Yesterday, at the World Resilience Summit, IQVIA and (RED) joined Abbott Fund, TheRockefeller Foundation and Global Fund to fight Acquired Immunodeficiency Syndrome (AIDS), tuberculosis (TB) and malaria in a $54 million catalytic fund.
The Laboratory Systems Integration Fund aims to advance laboratory systems’ readiness and capability ratings in over a dozen low and middle-income countries across Africa, Asia and Latin America to detect and respond to potential local health threats before they become global pandemics.
Executive Director of Global Fund, Peter Sands, submitted: “If there’s one thing that we have learned even more clearly from COVID-19, it is that rapid diagnosis is the first line of defence against any infectious disease outbreak.
“At a time when global health leaders are working towards a pandemic treaty, this new catalytic fund demonstrates the will to fight today’s infectious diseases and prepare for tomorrow’s pandemics.”
Fully equipped laboratories and trained technicians can diagnose priority diseases like Human Immunodeficiency Virus
(HIV) and tuberculosis. They can also rapidly mobilise diagnostic resources to respond to new pathogenic threats.

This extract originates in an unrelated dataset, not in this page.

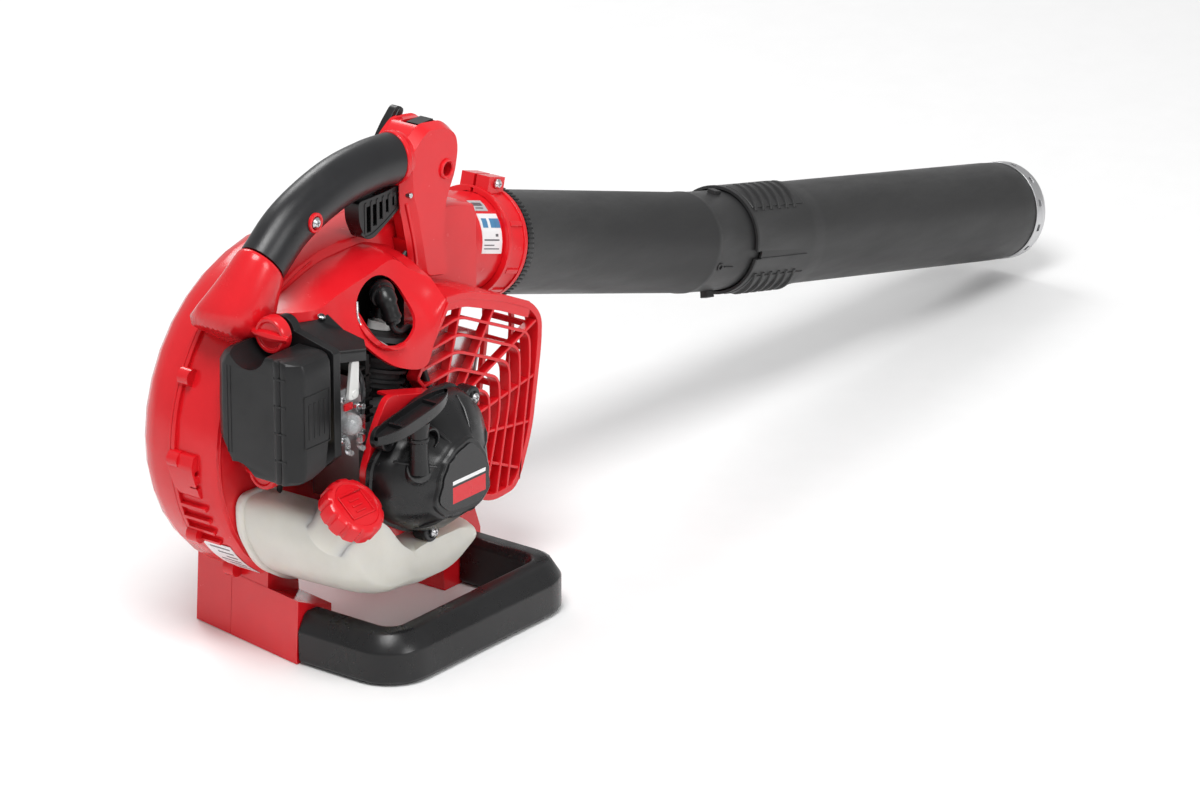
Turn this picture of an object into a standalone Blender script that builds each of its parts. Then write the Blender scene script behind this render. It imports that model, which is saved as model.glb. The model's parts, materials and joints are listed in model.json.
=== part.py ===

During the COVID-19 pandemic, the same diagnostics equipment used to test for TB and HIV were rapidly re-purposed for COVID-19 scanning, enabling nations to test for both diseases at once.
Countries adopting laboratory systems that are integrated across diseases have connected data systems and benefit from comprehensive support services such as integrated sample transport networks, as they demonstrated greater efficiency and effectiveness in their COVID-19 response.
Integrating laboratory capacities, information systems and support services is key to enhancing diagnostic service delivery and, as such, contributes to health systems’ resilience and greater capacity to respond to pathogens of potential pandemics.
The IQVIA- (RED) impact partnership would invest $5 million in the Laboratory Systems Integration Fund. Doubling this impact, the Bill & Melinda Gates Foundation is to match every dollar from the partnership to the Global Fund.
“Every day, IQVIA works alongside our customers and partners to help improve global health,” Vice President, Global Public Health, IQVIA, David Franks, said.
He continued: “This impact partnership is the latest example of IQVIA’s commitment to improving healthcare systems in low and middle-income countries to ultimately drive healthcare forward and create a healthier world.”
The Laboratory Systems Integration Fund has already received pledges from The Rockefeller Foundation, which has committed $15 million, with Abbott Fund, the philanthropic foundation of the global health care company Abbott, pledging an additional $5 million.
Amid these commitments, the Global Fund intends to invest fresh $29 million. This brings the total investment capacity of the catalytic fund to more than $54 million.
President and COO of (RED), Jennifer Lotito, said: “Partnerships like the one we are announcing today with IQVIA are key to building more resilient and responsive laboratories and global health systems.”